Give the listing again in full, exactly as written.

__Dataset extract__.

>>>

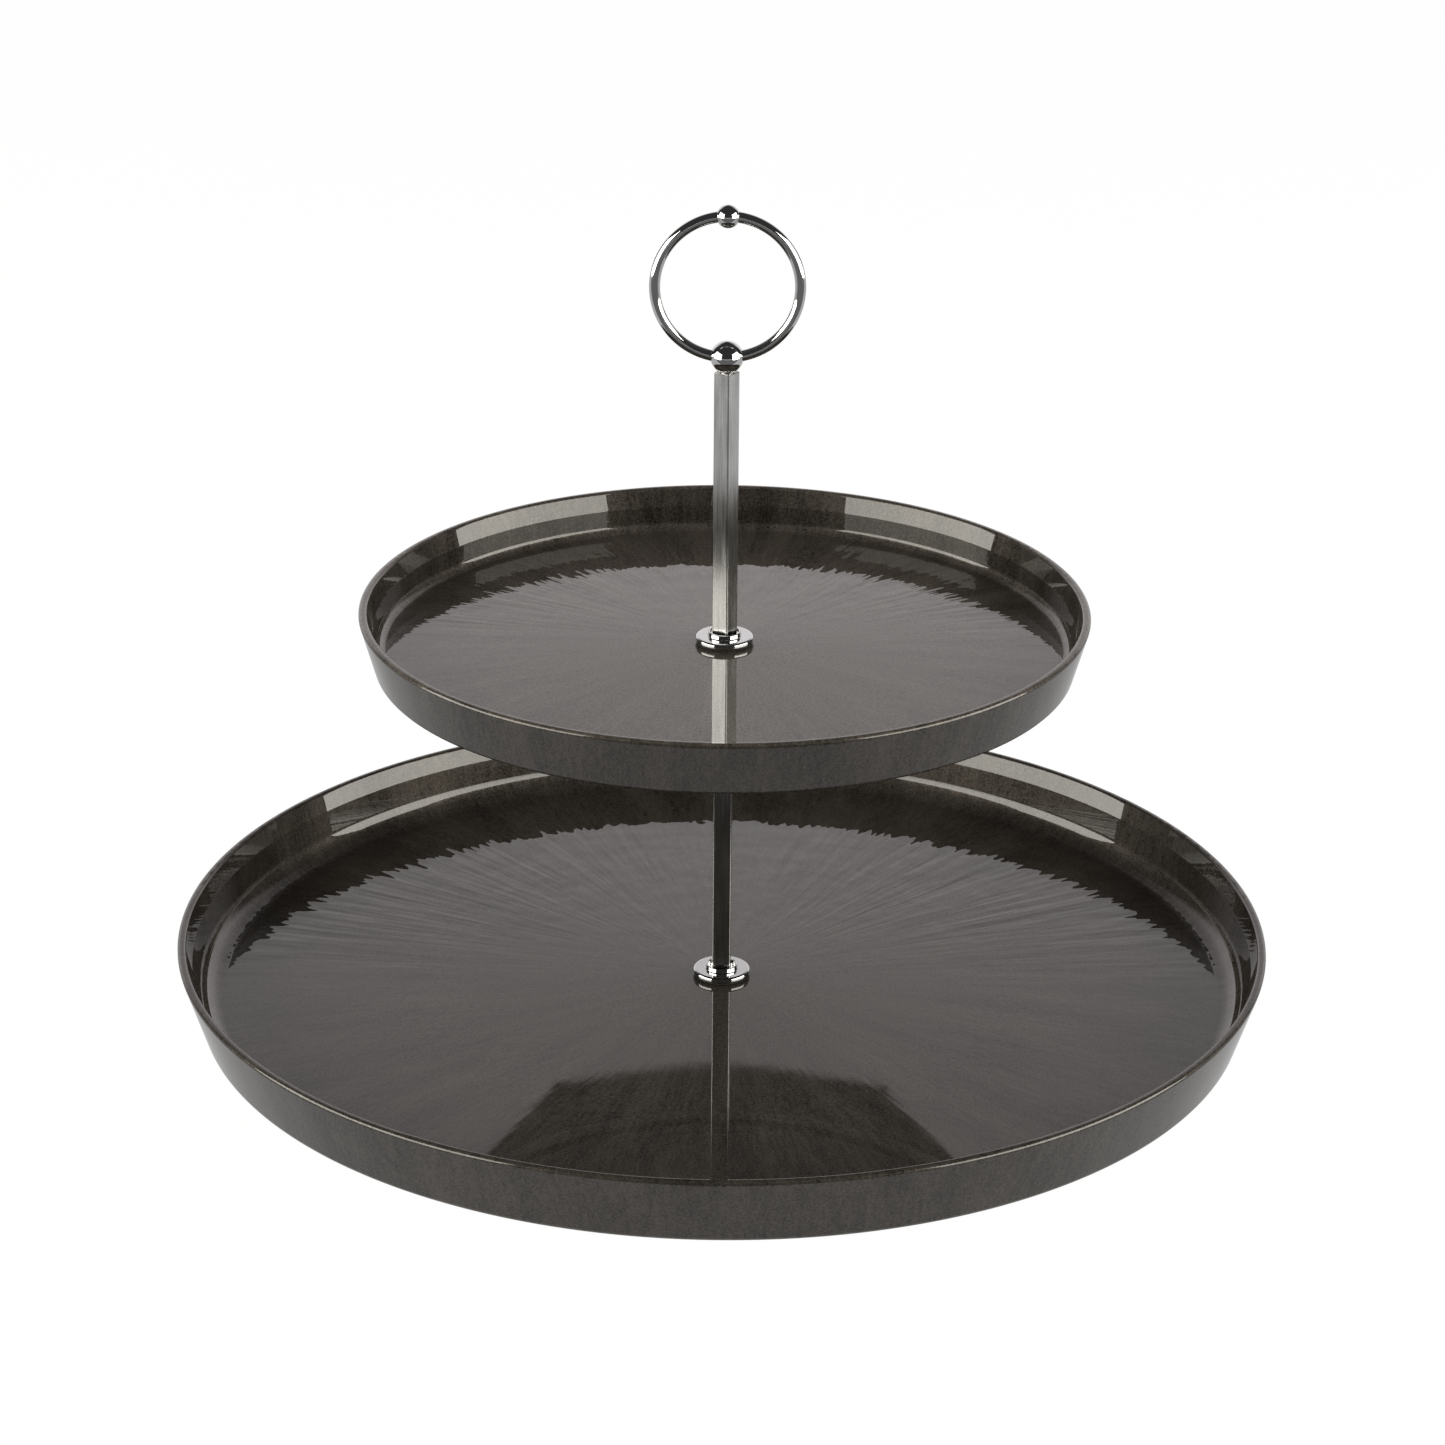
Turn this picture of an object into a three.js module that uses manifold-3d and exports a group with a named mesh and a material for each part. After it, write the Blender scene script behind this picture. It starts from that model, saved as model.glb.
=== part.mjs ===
// Two-tier cake stand: two round lacquered trays on a chromed centre column with a ring handle.
// Millimetres, +Z up. The origin is the centre of the lower tray's foot ring, on the table.
// The column's flat-faced pieces stand SEAT_GAP apart, so that no two solids share a face.

import * as THREE from "three";
import { mergeVertices } from "three/addons/utils/BufferGeometryUtils.js";
import Module from "manifold-3d";

const wasm = await Module();
wasm.setup();

// Driving dimensions
const LOWER_RIM_RADIUS = 165;
const LOWER_HEIGHT = 21.6;
const LOWER_BASE_RADIUS = 159;
const LOWER_WALL_LEAN = THREE.MathUtils.degToRad(12);
const LOWER_COVE_RADIUS = 7.5;
const UPPER_RIM_RADIUS = 108.2;
const UPPER_HEIGHT = 16.7;
const UPPER_BASE_RADIUS = 104.4;
const UPPER_WALL_LEAN = THREE.MathUtils.degToRad(5.5);
const UPPER_COVE_RADIUS = 3;
const UPPER_TRAY_Z = 109.1;
const COLUMN_TOP_Z = 197.8;
const POST_WIDTH = 5.5;
const LOWER_POST_TURN = THREE.MathUtils.degToRad(-4);
const UPPER_POST_TURN = THREE.MathUtils.degToRad(-36);
const RING_RADIUS = 21.1;
const RING_WIRE_RADIUS = 1.6;
const BALL_RADIUS = 4.8;
const BEAD_RADIUS = 3.4;

// Tray section, measured from each tray's own base
const FLOOR_TOP = 4.6;
const UNDERSIDE = 2.4;
const SEAT_RADIUS = 9;
const FLOOR_FALL = 0.0115;
const TRAY_HOLE_RADIUS = 2.9;
const FOOT_WIDTH = 6;
const FOOT_CORNER = 1.2;
const FOOT_SLOPE = 1.5;
const LIP_THICKNESS = 2.4;
const LIP_ROUND = 0.9;
const FLARE_DEPTH = 5.7;
const FLARE_LEAN = THREE.MathUtils.degToRad(18.5);

// Fittings
const SEAT_GAP = 0.1;
const GASKET_THICKNESS = 0.5;
const GASKET_RADIUS = 8.2;
const FLANGE_RADIUS = 8.75;
const FLANGE_THICKNESS = 1.7;
const FLANGE_WEB = 0.8;
const FLANGE_EDGE = 0.5;
const HUB_RADIUS = 4.9;
const HUB_HEIGHT = 1.3;
const HUB_BORE_RADIUS = 4.25;
const SCREW_CLEARANCE_RADIUS = 2.3;
const POST_CORNER = 0.6;
const POST_WALL = 0.35;
const BUSH_GAP = 0.1;
const BUSH_LENGTH = 12;
const THREAD_BORE_RADIUS = 2.1;
const THREAD_RADIUS = 1.9;
const THREAD_TIP = 0.5;
const STUD_ENGAGEMENT = 8;
const SCREW_HEAD_RADIUS = 6.5;
const SCREW_HEAD_HEIGHT = 1.3;
const SCREW_REACH = 12.3;
const DRIVE_LENGTH = 5;
const DRIVE_WIDTH = 1;
const DRIVE_DEPTH = 0.7;
const HANDLE_STUD_LENGTH = 8.6;
const HANDLE_STUD_DEPTH = 6.8;
const BALL_FLAT_DROP = 4.3;
const RING_BORE_RADIUS = 1.9;
const WIRE_END_GAP = 0.4;

// Roundness: sides around each turned piece, and steps along each curve of a profile
const TRAY_SIDES = 64;
const BALL_SIDES = 32;
const SMALL_SIDES = 24;
const CURVE_STEPS = 5;
const BALL_STEPS = 10;
const WIRE_SIDES = 10;
const WIRE_STEPS = 48;

const finishes = {
  lacquer: { color: 0x3b3735, roughness: 0.18, metalness: 0.35 },
  chrome: { color: 0xd8d8d8, roughness: 0.06, metalness: 1 },
  satin: { color: 0xb9b8b4, roughness: 0.32, metalness: 1 },
  zinc: { color: 0xa6a49c, roughness: 0.4, metalness: 1 },
  rubber: { color: 0x151515, roughness: 0.8, metalness: 0 },
};

const stand = new THREE.Group();

function addPart(name, geometry, finish, z = 0) {
  const mesh = new THREE.Mesh(geometry, new THREE.MeshStandardMaterial(finishes[finish]));
  mesh.name = name;
  mesh.position.z = z;
  stand.add(mesh);
}

// Points are (radius, height) pairs, run anticlockwise round the section.
function turned(points, sides) {
  const profile = points.map(([radius, height]) => new THREE.Vector2(radius, height));
  return new THREE.LatheGeometry(profile, sides).rotateX(Math.PI / 2);
}

function turnedRing(points, sides) {
  return turned([...points, points[0]], sides);
}

function toSolid(geometry) {
  const bare = geometry.clone();
  bare.deleteAttribute("normal");
  bare.deleteAttribute("uv");
  const merged = mergeVertices(bare, 1e-4);
  const vertProperties = new Float32Array(merged.attributes.position.array);
  const triVerts = new Uint32Array(merged.index.array);
  return new wasm.Manifold(new wasm.Mesh({ numProp: 3, vertProperties, triVerts }));
}

function toGeometry(solid) {
  const { vertProperties, triVerts } = solid.getMesh();
  const geometry = new THREE.BufferGeometry();
  geometry.setAttribute("position", new THREE.BufferAttribute(vertProperties, 3));
  geometry.setIndex(new THREE.BufferAttribute(triVerts, 1));
  return geometry;
}

// A sphere's outline from the angle "from" to the angle "to", in radians above its equator.
function ballArc(radius, centreHeight, from, to) {
  return Array.from({ length: BALL_STEPS + 1 }, (_, i) => {
    const angle = from + ((to - from) * i) / BALL_STEPS;
    return [Math.max(radius * Math.cos(angle), 0), centreHeight + radius * Math.sin(angle)];
  });
}

// How far in from the lip the floor ends, for a floor that lies "depth" below the rim.
function wallReach(depth, wallLean, coveRadius) {
  const coveHeight = coveRadius * (1 - Math.sin(wallLean));
  const flareReach = FLARE_DEPTH * Math.tan(FLARE_LEAN);
  const wallHeight = depth - FLARE_DEPTH - coveHeight;
  return flareReach + wallHeight * Math.tan(wallLean) + coveRadius * Math.cos(wallLean);
}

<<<

__The solution__.
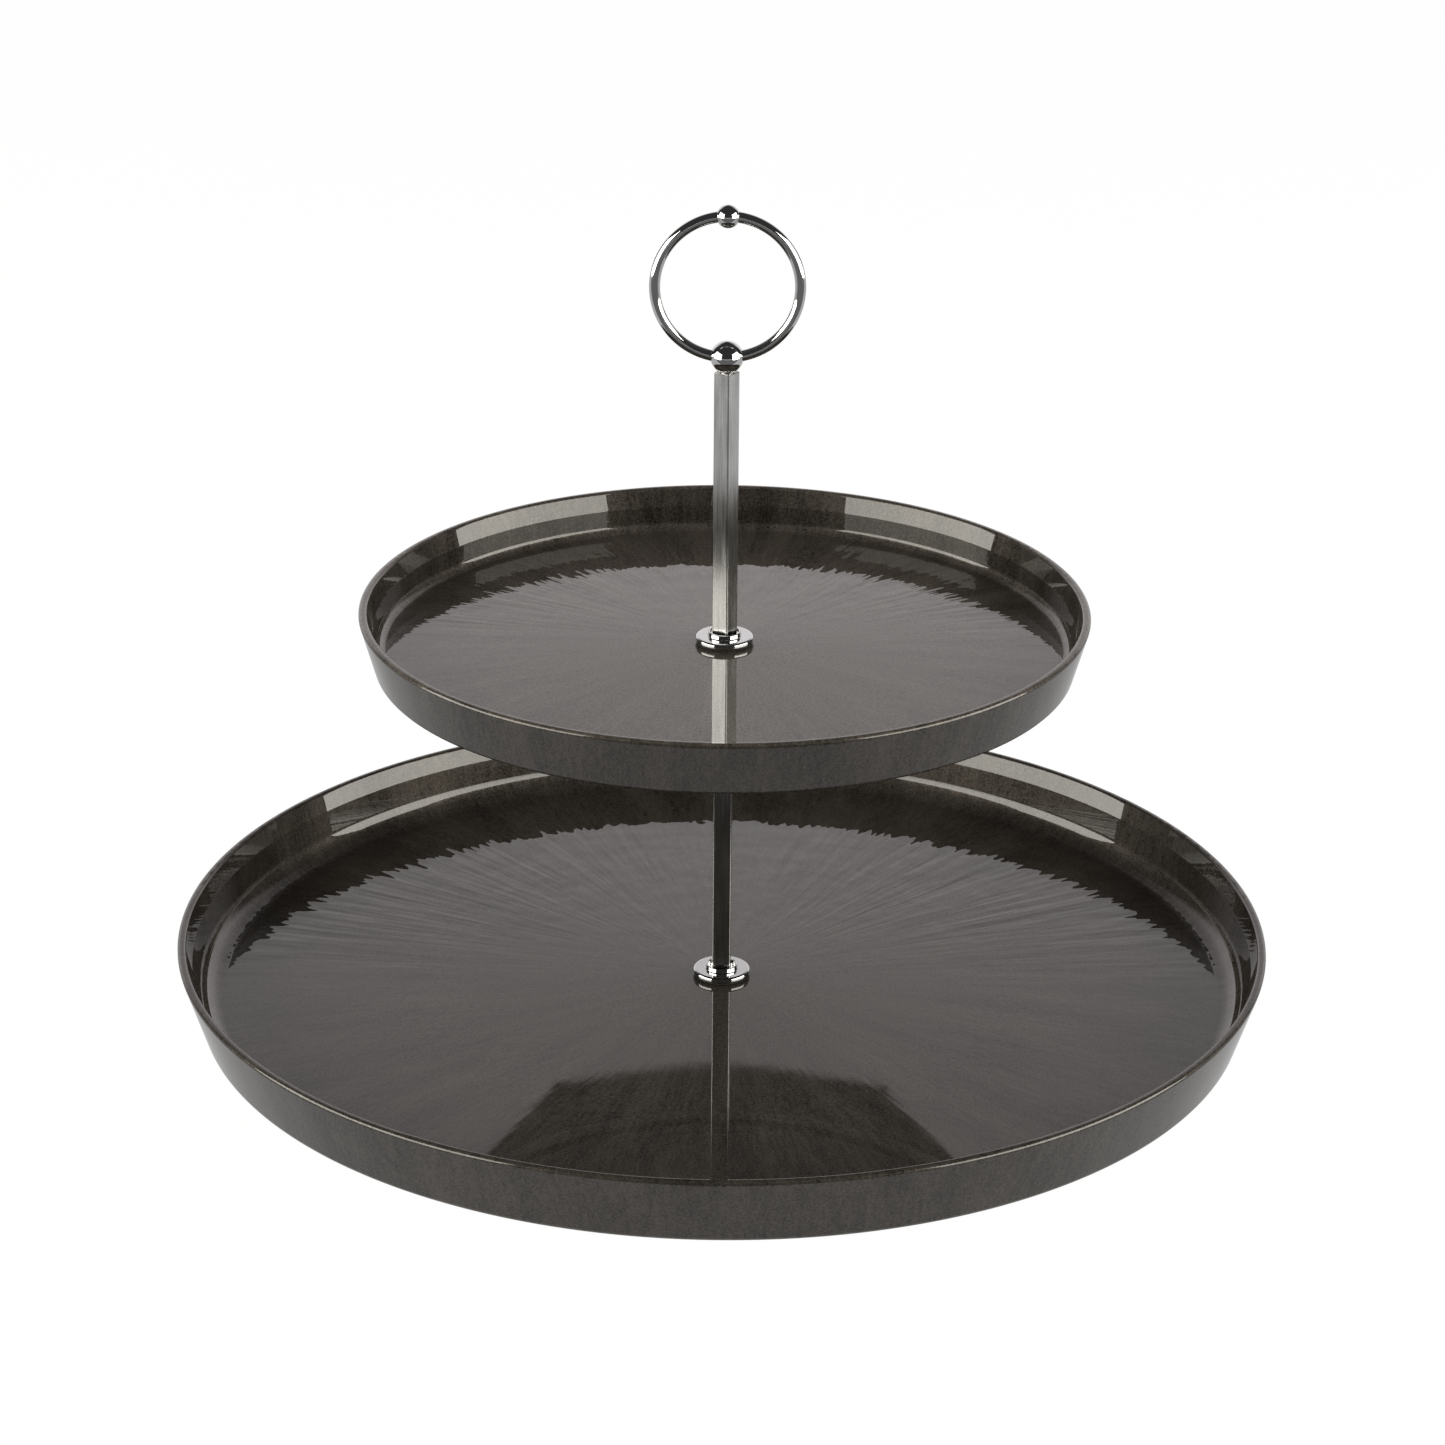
Turn this picture of an object into a three.js module that uses manifold-3d and exports a group with a named mesh and a material for each part. After it, write the Blender scene script behind this picture. It starts from that model, saved as model.glb.
=== part.mjs ===
// Two-tier cake stand: two round lacquered trays on a chromed centre column with a ring handle.
// Millimetres, +Z up. The origin is the centre of the lower tray's foot ring, on the table.
// The column's flat-faced pieces stand SEAT_GAP apart, so that no two solids share a face.

import * as THREE from "three";
import { mergeVertices } from "three/addons/utils/BufferGeometryUtils.js";
import Module from "manifold-3d";

const wasm = await Module();
wasm.setup();

// Driving dimensions
const LOWER_RIM_RADIUS = 165;
const LOWER_HEIGHT = 21.6;
const LOWER_BASE_RADIUS = 159;
const LOWER_WALL_LEAN = THREE.MathUtils.degToRad(12);
const LOWER_COVE_RADIUS = 7.5;
const UPPER_RIM_RADIUS = 108.2;
const UPPER_HEIGHT = 16.7;
const UPPER_BASE_RADIUS = 104.4;
const UPPER_WALL_LEAN = THREE.MathUtils.degToRad(5.5);
const UPPER_COVE_RADIUS = 3;
const UPPER_TRAY_Z = 109.1;
const COLUMN_TOP_Z = 197.8;
const POST_WIDTH = 5.5;
const LOWER_POST_TURN = THREE.MathUtils.degToRad(-4);
const UPPER_POST_TURN = THREE.MathUtils.degToRad(-36);
const RING_RADIUS = 21.1;
const RING_WIRE_RADIUS = 1.6;
const BALL_RADIUS = 4.8;
const BEAD_RADIUS = 3.4;

// Tray section, measured from each tray's own base
const FLOOR_TOP = 4.6;
const UNDERSIDE = 2.4;
const SEAT_RADIUS = 9;
const FLOOR_FALL = 0.0115;
const TRAY_HOLE_RADIUS = 2.9;
const FOOT_WIDTH = 6;
const FOOT_CORNER = 1.2;
const FOOT_SLOPE = 1.5;
const LIP_THICKNESS = 2.4;
const LIP_ROUND = 0.9;
const FLARE_DEPTH = 5.7;
const FLARE_LEAN = THREE.MathUtils.degToRad(18.5);

// Fittings
const SEAT_GAP = 0.1;
const GASKET_THICKNESS = 0.5;
const GASKET_RADIUS = 8.2;
const FLANGE_RADIUS = 8.75;
const FLANGE_THICKNESS = 1.7;
const FLANGE_WEB = 0.8;
const FLANGE_EDGE = 0.5;
const HUB_RADIUS = 4.9;
const HUB_HEIGHT = 1.3;
const HUB_BORE_RADIUS = 4.25;
const SCREW_CLEARANCE_RADIUS = 2.3;
const POST_CORNER = 0.6;
const POST_WALL = 0.35;
const BUSH_GAP = 0.1;
const BUSH_LENGTH = 12;
const THREAD_BORE_RADIUS = 2.1;
const THREAD_RADIUS = 1.9;
const THREAD_TIP = 0.5;
const STUD_ENGAGEMENT = 8;
const SCREW_HEAD_RADIUS = 6.5;
const SCREW_HEAD_HEIGHT = 1.3;
const SCREW_REACH = 12.3;
const DRIVE_LENGTH = 5;
const DRIVE_WIDTH = 1;
const DRIVE_DEPTH = 0.7;
const HANDLE_STUD_LENGTH = 8.6;
const HANDLE_STUD_DEPTH = 6.8;
const BALL_FLAT_DROP = 4.3;
const RING_BORE_RADIUS = 1.9;
const WIRE_END_GAP = 0.4;

// Roundness: sides around each turned piece, and steps along each curve of a profile
const TRAY_SIDES = 64;
const BALL_SIDES = 32;
const SMALL_SIDES = 24;
const CURVE_STEPS = 5;
const BALL_STEPS = 10;
const WIRE_SIDES = 10;
const WIRE_STEPS = 48;

const finishes = {
  lacquer: { color: 0x3b3735, roughness: 0.18, metalness: 0.35 },
  chrome: { color: 0xd8d8d8, roughness: 0.06, metalness: 1 },
  satin: { color: 0xb9b8b4, roughness: 0.32, metalness: 1 },
  zinc: { color: 0xa6a49c, roughness: 0.4, metalness: 1 },
  rubber: { color: 0x151515, roughness: 0.8, metalness: 0 },
};

const stand = new THREE.Group();

function addPart(name, geometry, finish, z = 0) {
  const mesh = new THREE.Mesh(geometry, new THREE.MeshStandardMaterial(finishes[finish]));
  mesh.name = name;
  mesh.position.z = z;
  stand.add(mesh);
}

// Points are (radius, height) pairs, run anticlockwise round the section.
function turned(points, sides) {
  const profile = points.map(([radius, height]) => new THREE.Vector2(radius, height));
  return new THREE.LatheGeometry(profile, sides).rotateX(Math.PI / 2);
}

function turnedRing(points, sides) {
  return turned([...points, points[0]], sides);
}

function toSolid(geometry) {
  const bare = geometry.clone();
  bare.deleteAttribute("normal");
  bare.deleteAttribute("uv");
  const merged = mergeVertices(bare, 1e-4);
  const vertProperties = new Float32Array(merged.attributes.position.array);
  const triVerts = new Uint32Array(merged.index.array);
  return new wasm.Manifold(new wasm.Mesh({ numProp: 3, vertProperties, triVerts }));
}

function toGeometry(solid) {
  const { vertProperties, triVerts } = solid.getMesh();
  const geometry = new THREE.BufferGeometry();
  geometry.setAttribute("position", new THREE.BufferAttribute(vertProperties, 3));
  geometry.setIndex(new THREE.BufferAttribute(triVerts, 1));
  return geometry;
}

// A sphere's outline from the angle "from" to the angle "to", in radians above its equator.
function ballArc(radius, centreHeight, from, to) {
  return Array.from({ length: BALL_STEPS + 1 }, (_, i) => {
    const angle = from + ((to - from) * i) / BALL_STEPS;
    return [Math.max(radius * Math.cos(angle), 0), centreHeight + radius * Math.sin(angle)];
  });
}

// How far in from the lip the floor ends, for a floor that lies "depth" below the rim.
function wallReach(depth, wallLean, coveRadius) {
  const coveHeight = coveRadius * (1 - Math.sin(wallLean));
  const flareReach = FLARE_DEPTH * Math.tan(FLARE_LEAN);
  const wallHeight = depth - FLARE_DEPTH - coveHeight;
  return flareReach + wallHeight * Math.tan(wallLean) + coveRadius * Math.cos(wallLean);
}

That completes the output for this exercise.